In May alone, 273,001 U.S. properties were in some stage of foreclosure, according to Realtytrak.com -- and one of them was the modest white frame ranch on a quiet cul-de-sac in Kirkwood that had been in McKenzie's family since it was built in 1953. The house at 1043 Barry Court has a For Sale sign in the front yard now and a list price of $149,900 - which is nearly $30,000 less than the amount of the foreclosure, as recorded at the St. Louis County Courthouse on May 8.
"Why couldn't they give me that price?'' McKenzie now asks. "Why wouldn't the bank renegotiate my loan? I could have afforded to buy my house at that price."
In September 2005 McKenzie signed on the bottom line of an adjustable rate mortgage in which "everything was working against her,'' said housing counselor Patrick Quigley of the Neighborhood Assistance Corporation of America, who represented McKenzie in a futile attempt to renegotiate her loan terms with Chevy Chase Bank.
McKenzie said she didn't totally understand the loan's jumble of terms, but the mortgage broker who arranged the loan assured her it would buy her time to get back on her feet from a financial setback brought on by illness.
"He told me, 'I can help you. I can cut your payments,' " McKenzie said.
She said she believed she would have at least three years to refinance and was shocked when her minimum monthly payment readjusted from $757.95 to nearly $1,600 two years after signing. During her frantic scramble to avoid foreclosure, McKenzie tried every avenue she could find, including an attempt at a short sale with a business that apparently doesn't exist. Looking back, McKenzie says, she encountered some people who put her interests first -- and others who didn't.
Hers is a complicated tale -- and it represents just one of the millions of stories of foreclosure that will never be unraveled. This is the story of how "Maureen of Kirkwood'' lost her stake in the American dream.
Telling the neighbors
On July 16, the day after she participated in the Channel 9 mortgage crisis program, McKenzie returned to Barry Court for an afternoon tea with longtime neighbors, Miriam Burge, 88, and Annabelle Renick, 85. The homes on Barry Court were all built and completed within months of one another in the early 1950s. Burge and Renick both reared their families in houses a few doors down from one another. The women said they were heartbroken when McKenzie told them she had to move.

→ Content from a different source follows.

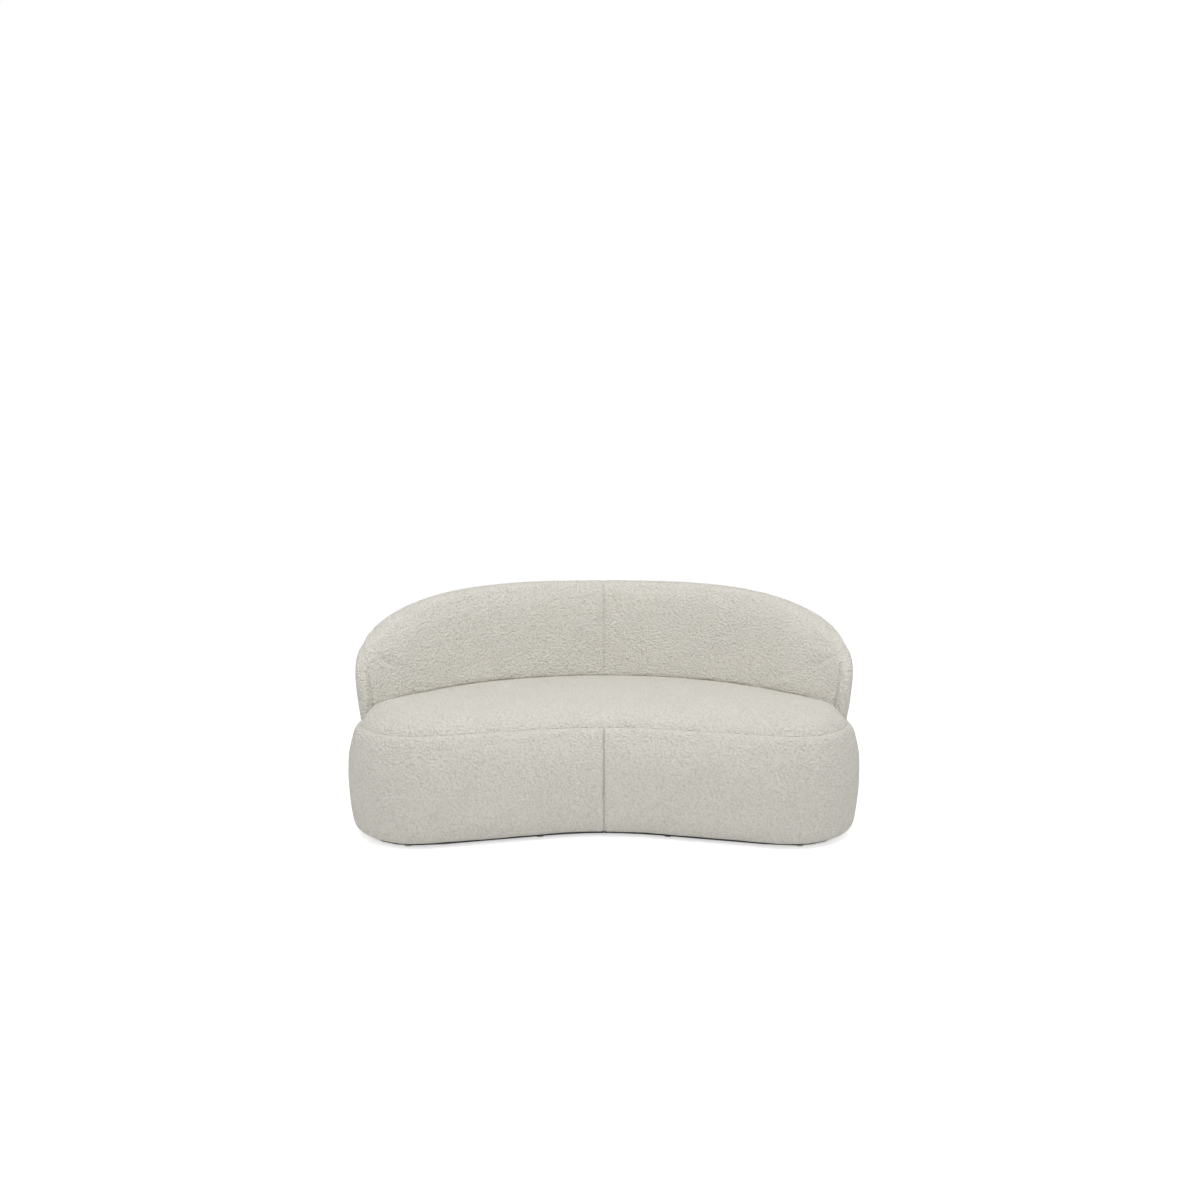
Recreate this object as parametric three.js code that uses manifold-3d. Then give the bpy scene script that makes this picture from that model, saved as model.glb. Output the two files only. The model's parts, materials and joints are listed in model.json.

"She was standing there in tears, and I absolutely couldn't believe that our Maureen was leaving,'' Renick said.
This wasn't just any house, McKenzie explained. It was her family home, where she grew up. Her parents, William and Josephine Burns, bought the just-built house in March 1953 when she was a toddler. She and her four siblings grew up in this little house, in the "Leave It to Beaver" era of post-World War II America.
"This was my neighborhood,'' McKenzie said, as she sat on a sofa between Burge and Renick. "At one point we had 27 kids who lived on this block. There were no fences between the yards, and we ran and played, and we had the run of the neighborhood. I am very blessed that this is where I grew up here, and I am very attached to that house across the street."
Neighbors on Barry Court say they saw no evidence of upkeep at the home until about two months after she moved out, when workers arrived to mow the lawn and do some interior work on the empty property.
She describes the house in loving terms -- it has what she calls "a sweet energy about it." And it is where she feels a special connection to her mother, who died in late 2003.
After college, McKenzie left the St. Louis area, but returned about eight years ago to be closer to her aging parents. After she divorced, McKenzie moved in with her parents, who later moved to a retirement community. McKenzie stayed in the home and, with a younger brother, she remodeled the house to get it ready for sale. After updating the floors, windows and kitchen, McKenzie, who was working for the Kirkwood Chamber of Commerce at the time, decided to buy the house from her father. She paid $170,000 in March 2004, financed by a conventional loan with monthly payments of just over $900.
"It was a stretch -- I wasn't saving money or taking vacations,'' McKenzie said. "But I knew the house would appreciate in value. This was the first home I ever owned. I was divorced and buying a house and doing this all on my own."
Eighteen months later, McKenzie refinanced into the adjustable rate mortgage, a decision that would eventually lead to foreclosure.
After tea, McKenzie looked across the street to "her" home and surveyed the lawn that neighbors said hadn't been mowed since she moved. The grass was tall and tree branches were scattered about the roof, left from a previous storm. The front door had a new lock, and a note:
No Trespassing
Acts of trespass, vandalism, and/or theft will be prosecuted to the full extent of the law. In case of emergency, or to report a trespass or vandalism, call Mid America Property Partners.
McKenzie went next door to say hello to her neighbors.
"I didn't know that,'' said a surprised Matt Stowe, as McKenzie explained why she had moved. "I'm so sorry to hear that happened.''
McKenzie's foreclosure also came as a surprise to neighbor David Modray. "I thought she just moved out," he said.
They talked for more than an hour, neighbors sitting together on the front steps of Stowe's home. They listened as McKenzie told her story and expressed concern over the now bank-owned property next door.
"I was afraid to tell everyone about the foreclosure,'' McKenzie told them, near tears. "I thought, 'They're going to think I'm a deadbeat.' "
On July 21, the week after McKenzie's visit, neighbors say workers arrived at 1043 Barry Court to mow the lawn, spruce up the interior and post a For Sale sign in the front yard. The McKenzie family home is now one of 3.9 million unsold single-family homes in the U.S. -- nearly a year's worth of inventory, according to the National Association of Realtors.